The case studies would not be mandatory to be applied by national competent authorities, but would rather be useful to demonstrate how the Guidelines can be implemented practically.
• Legality/illegality of fees related to payment accounts
The EBA Guidelines and national lists of the most representative services linked to a payment account and subject to a fee must be without prejudice to the legality or illegality of those fees. Any fees included in the standardised lists and fee information documents provided by PSPs are only indicative, in the sense that they are charged by the PSP, but those fees are not legally acknowledged. For example, in some recent cases the German highest civil court ruled that e.g. the need to calculate a fee concerning a loan within the APRC does not indicate in itself that the fee is actually legal. In yet another recent judgement, the application of lump sum fees in addition to overdraft interest has been considered illegal by a higher court in Germany .

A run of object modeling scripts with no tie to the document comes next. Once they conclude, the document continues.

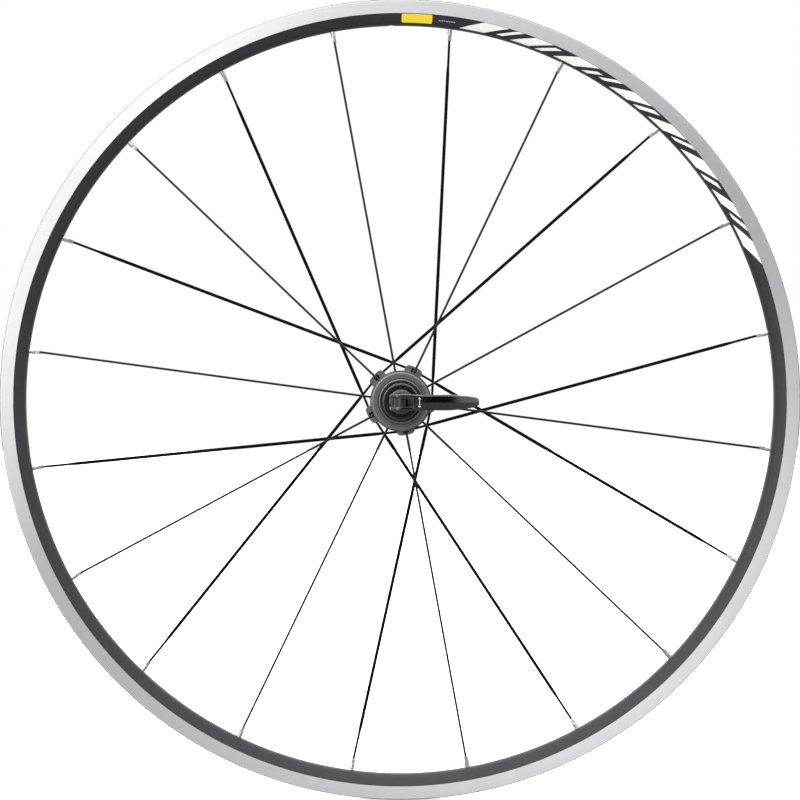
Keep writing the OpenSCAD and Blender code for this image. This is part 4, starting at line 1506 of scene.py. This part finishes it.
class WHEEL_PT_panel(bpy.types.Panel):
    """Lists the wheel's pieces in the 3D view's sidebar."""

    bl_idname = "WHEEL_PT_panel"
    bl_label = "Rear wheel"
    bl_space_type = "VIEW_3D"
    bl_region_type = "UI"
    bl_category = "Wheel"

    def draw(self, context):
        for operator in OPERATORS:
            self.layout.operator(operator.bl_idname)
        for key in SETTINGS:
            group = getattr(context.scene, key)
            box = self.layout.box()
            for name in group.__annotations__:
                box.prop(group, name)


SETTINGS = {
    "wheel_rim": RimSettings,
    "wheel_lacing": LacingSettings,
    "wheel_hub": HubSettings,
    "wheel_skewer": SkewerSettings,
    "wheel_stage": StageSettings,
}
OPERATORS = (
    WHEEL_OT_rim, WHEEL_OT_labels, WHEEL_OT_tape, WHEEL_OT_spokes, WHEEL_OT_nipples, WHEEL_OT_hub,
    WHEEL_OT_axle,
    WHEEL_OT_freehub, WHEEL_OT_inner_parts, WHEEL_OT_end_cup, WHEEL_OT_lever, WHEEL_OT_skewer,
    WHEEL_OT_stage,
)


def register():
    for group in SETTINGS.values():
        bpy.utils.register_class(group)
    for operator in OPERATORS:
        bpy.utils.register_class(operator)
    bpy.utils.register_class(WHEEL_PT_panel)
    for key, group in SETTINGS.items():
        setattr(bpy.types.Scene, key, bpy.props.PointerProperty(type=group))


def unregister():
    for key in SETTINGS:
        delattr(bpy.types.Scene, key)
    bpy.utils.unregister_class(WHEEL_PT_panel)
    for operator in reversed(OPERATORS):
        bpy.utils.unregister_class(operator)
    for group in reversed(list(SETTINGS.values())):
        bpy.utils.unregister_class(group)


def main():
    """Builds every piece in order."""
    register()
    bpy.ops.wheel.add_rim()
    bpy.ops.wheel.add_labels()
    bpy.ops.wheel.add_tape()
    bpy.ops.wheel.add_spokes()
    bpy.ops.wheel.add_nipples()
    bpy.ops.wheel.add_hub()
    bpy.ops.wheel.add_axle()
    bpy.ops.wheel.add_freehub()
    bpy.ops.wheel.finish_inner_parts()
    bpy.ops.wheel.add_end_cup()
    bpy.ops.wheel.add_lever()
    bpy.ops.wheel.add_skewer()
    bpy.ops.wheel.add_stage()


if __name__ == "__main__":
    main()
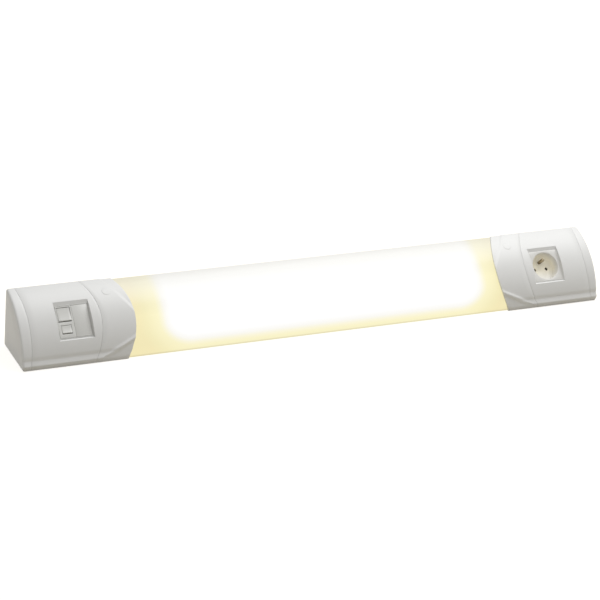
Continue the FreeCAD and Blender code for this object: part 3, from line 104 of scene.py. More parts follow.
class WallLightFront(bpy.types.PropertyGroup):
    """Section and seams of the moulded front."""

    radius: length("Front radius", "Radius of the convex front", 0.098)
    behind: length("Axis behind wall", "Distance of the front's axis behind the wall", 0.0168)
    below: length("Axis below base", "Distance of the front's axis below the underside", 0.0145)
    slope: angle("Module slope", "Elevation of the module faces' normal", 44)
    base_drop: length("Screw height", "Height of the wall screws over the underside", 0.038)
    arc_end: length("Arc end height", "Height where the skirt starts", 0.017)
    crease_depth: length("Crease depth", "Depth of the skirt's hollow line", 0.0760)
    crease_height: length("Crease height", "Height of the skirt's hollow line", 0.0130)
    nose_depth: length("Nose depth", "Depth of the skirt's nose", 0.080)
    nose_height: length("Nose height", "Height of the skirt's nose", 0.0074)
    root_depth: length("Root depth", "Depth of the skirt at the underside", 0.0772)
    inner_depth: length("Inner depth", "Depth of the covers' inner wall", 0.0736)
    top_ease: length("Top edge", "Rounding of the edge against the wall", 0.0015)
    nose_round: length("Nose rounding", "How far the nose is softened", 0.0012)
    wall: length("Cover wall", "Thickness of the moulded covers", 0.0022)
    cap_seam: length("Cap seam", "Cap seam from the end, at the middle of the front", 0.0145)
    cap_bow: length("Cap seam radius", "Radius of the cap seam's bow", 0.380)
    collar_seam: length("Collar seam", "Collar seam from the end, at the middle of the front", 0.112)
    collar_end: length("Collar end", "Diffuser edge from the end, at the middle of the front", 0.158)
    collar_bow: length("Collar seam radius", "Radius of both collar seams' bow", 0.111)
    seam_gap: length("Seam gap", "Open width of the seams", 0.00014)
    hook_depth: length("Hook depth", "Depth of the hook that the boxes hang by", 0.010)
    hook_height: length("Hook height", "Height of the hook's underside", 0.0757)
    cap_round: length("Cap rounding", "Rounding of the caps' outer edges", 0.003)
    edge_roll: length("Edge roll", "Softening of the moulded edges", 0.00025)
    plug: length("Screw plug", "Diameter of the round plugs", 0.0116)
    plug_place: length("Plug place", "Plug from the end of the fitting", 0.1275)
    plug_angle: angle("Plug angle", "Elevation of the plug's axis", 65.3)
    diffuser_radius: length("Diffuser radius", "Radius of the diffuser's outer face", 0.0955)
    diffuser_front: length("Diffuser front", "Depth of the diffuser's upright lower edge", 0.0753)
    diffuser_wall: length("Diffuser wall", "Thickness of the diffuser", 0.0016)
    field_end: length("White field end", "Straight core of the white field from the end of the fitting", 0.230)
    field_low: length("White field low", "Lower limit of the white field's core under the middle of the front", 0.015)
    field_side: length("White field side", "Reach of the white field past its core along the fitting", 0.0425)
    field_drop: length("White field drop", "Reach of the white field past its core down the front", 0.030)
    field_shift: length("White field shift", "White field's middle from the middle of the fitting", 0.007)


class WallLightModules(bpy.types.PropertyGroup):
    """Module openings, switches and socket."""

    place: length("Module place", "Middle of a module from the end of the fitting", 0.0756)
    drop: length("Module drop", "Depth of the module faces under the crown of the front", 0.005)
    width: length("Module width", "Width of a module", 0.0466)
    height: length("Module height", "Height of a module", 0.0454)
    depth: length("Module depth", "Depth of a module's side walls", 0.0092)
    window_width: length("Window width", "Width of the opening", 0.0472)
    surround_half: length("Surround half width", "Half width of the opening around the switch", 0.0233)
    socket_half: length("Socket half width", "Half width of the opening around the socket", 0.0227)
    window_half: length("Window half height", "Half height of the opening's straight part", 0.0229)
    window_top: length("Window top", "Upper edge of the opening over its middle", 0.0274)
    window_low: length("Window bottom", "Lower edge of the opening under its middle", 0.0254)
    window_sill: length("Window sill", "Depth of the opening's sloping edges under the module faces", 0.0006)
    rim: length("Surround", "Width of the switch surround", 0.001)
    gap: length("Insert gap", "Gap round the inserts", 0.0003)
    split: length("Insert split", "Gap between the two inserts", 0.0002)
    switch_place: length("Switch offset", "Rockers from the middle of the module", 0.0111)
    rocker_gap: length("Rocker gap", "Gap round the rockers", 0.0003)
    rocker_tilt: angle("Rocker tilt", "Tilt of a rocker at rest", 6)
    pivot_depth: length("Pivot depth", "Depth of the rockers' pivots", 0.0042)
    rocker_proud: length("Rocker proud", "Height of a level rocker over the cover", 0.0002)
    well: length("Well diameter", "Diameter of the socket's well", 0.0394)
    well_depth: length("Well depth", "Depth of the socket's well", 0.0155)
    well_rim: length("Well rim", "Rounding of the well's edge", 0.0008)
    pin_hole: length("Pin hole", "Diameter of the pin holes", 0.005)
    pin_pitch: length("Pin pitch", "Distance between the pin holes", 0.019)
    earth_pin: length("Earth pin", "Diameter of the earth pin", 0.0048)
    earth_rise: length("Earth pin rise", "Earth pin above the line of the pin holes", 0.010)
    earth_length: length("Earth pin length", "Length of the earth pin in the well", 0.014)
    earth_root: length("Earth pin root", "Diameter of the earth pin's root, behind the well", 0.0042)
    earth_shoulder: length("Earth pin shoulder", "Height of the earth pin's shoulder over the well's floor", 0.0002)


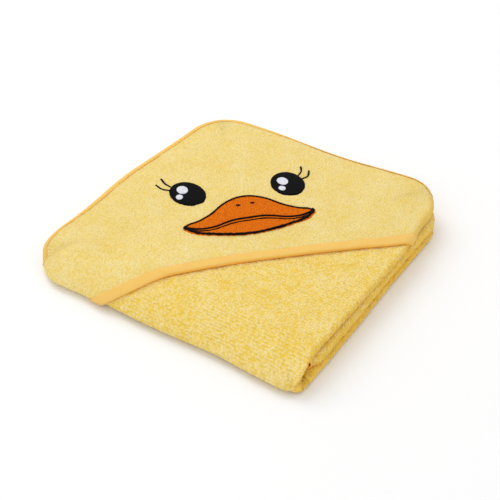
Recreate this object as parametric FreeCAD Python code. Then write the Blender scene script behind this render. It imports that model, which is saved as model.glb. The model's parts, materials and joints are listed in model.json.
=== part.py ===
import FreeCAD, Part
import math
import os

# Hooded baby towel, folded in thirds both ways into a square packet.
# Millimetres. +X runs along the back edge from the hood's corner, -Y runs along the left
# edge from the same corner, +Z is up. The origin is under the middle of the packet.
#
# The towel is one square of terry. It is folded in thirds across X first: panel a on top,
# a loop at the right, panel b below, a loop at the left, and panel c tucked between them.
# That strip is folded in thirds across Y: fold A with the hood on top, fold B upside down
# on the floor, and fold C tucked between. A turns about a line along X, at y -127 and
# z 15.65 inside the front wrap, to open; the wrap bends and stays on the base.

# Driving dimensions
WIDTH = 275.0            # packet, along X
DEPTH = 272.0            # packet, along Y
CLOTH = 2.8              # terry as it lies in the pile
LAYER_GAP = 0.2          # between two layers of one fold
FOLD_GAP = 0.3           # between fold B and fold C
TOP_CLEARANCE = 0.5      # between fold C and the moving fold A
HOOD_CLOTH = 2.6         # the hood's own terry
WING_CLOTH = 1.4         # the hood where the pile presses it flat
BINDING = 0.8            # hem binding beyond the hood's face
TAPE = 0.7               # one thickness of binding tape
EDGE_WIDTH = 8.0         # binding on the towel's edge
HEM_WIDTH = 13.0         # binding on the hood's hem
HEM_LINE = 84.0          # x - y along the hood's hem, on top
TOWEL_CORNER = 40.0      # radius of the towel's cut corners

TOP_INSET_LEFT = 3.5     # fold A is a little narrower than the folds below
TOP_INSET_RIGHT = 3.5
TOP_END = -97.0          # Y where fold A ends and the front wrap starts
BASE_END = -117.0        # Y where fold B ends and the front wrap starts
INNER_END = -112.0       # Y of fold C's free edge
RADII = dict(front_left=36.0, front_right=14.0, back_right=44.0, back_left=TOWEL_CORNER)

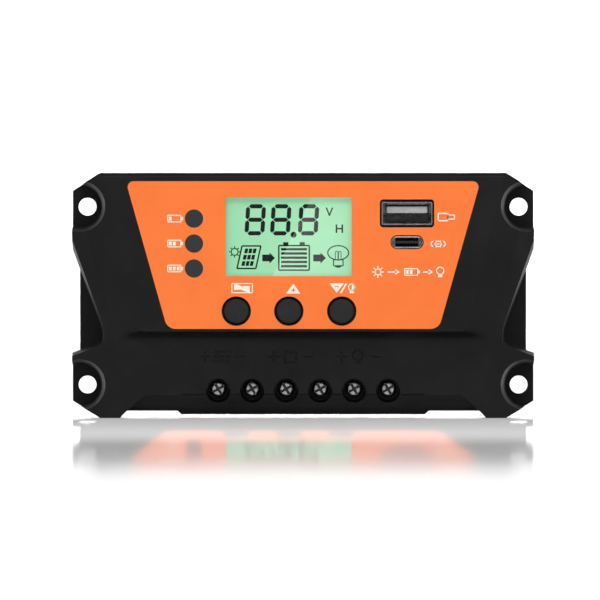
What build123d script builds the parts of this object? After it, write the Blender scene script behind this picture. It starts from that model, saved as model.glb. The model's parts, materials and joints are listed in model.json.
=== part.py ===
"""Wall-mounted solar charge controller, modelled as separate parts in millimetres.

It stands upright as in use: X runs across the front, Z is up, and the face looks along -Y.
Z is 0 at the feet, X is 0 on the centre line, and Y is 0 half way through the depth.
"""

import os

from build123d import *

# Overall size and outline of the casing
DEPTH = 35.0
FRONT_Y = -DEPTH / 2
BACK_Y = DEPTH / 2
HALF_W = 66.75
TOP_Z = 70.8
CORNER_X, CORNER_TOP_Z, CORNER_LOW_Z = 58.6, 65.8, 4.9
FOOT_INNER_X = 53.0
UNDER_X, UNDER_Z = 51.0, 2.1
SILL_X, SILL_Z = 35.2, 1.07
LEDGE_X = 64.6
LEDGE_LOW_Z, LEDGE_HIGH_Z = 19.1, 44.9
LEDGE_Y = 8.0
SCOOP_DRAFT = 0.9

# Raised hood that carries the controls
PANEL_Y = -16.7
FACE_Y = -11.5
PANEL_TOP_X, PANEL_LOW_X = 58.2, 46.9
PANEL_LOW_Z = 25.0
HOOD_TOP_X, HOOD_LOW_X = 66.7, 54.9
HOOD_LOW_Z = 22.0
PANEL_CORNER_R, HOOD_CORNER_R = 2.2, 4.6
EDGE_BEVEL = 1.0
CREASE_R = 0.35
HOOD_COVE = [(-11.85, 22.6), (-12.4, 23.25), (-13.2, 23.85), (-14.4, 24.4)]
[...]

• Data collection by competent authorities
Paragraph 12 of the draft Guidelines provides that “Competent authorities should base their decisions on relevant data. Competent authorities may collect and rely on data from a wide range of sources, provided that they are statistically robust”.
The Guidelines should stipulate that the “wide range of sources” should in no case be limited to the financial industry representatives, but should also include consumer organisations. Similarly, competent authorities could invite all relevant stakeholders to suggest their lists of the most representative services and use this as a basis for their own assessment.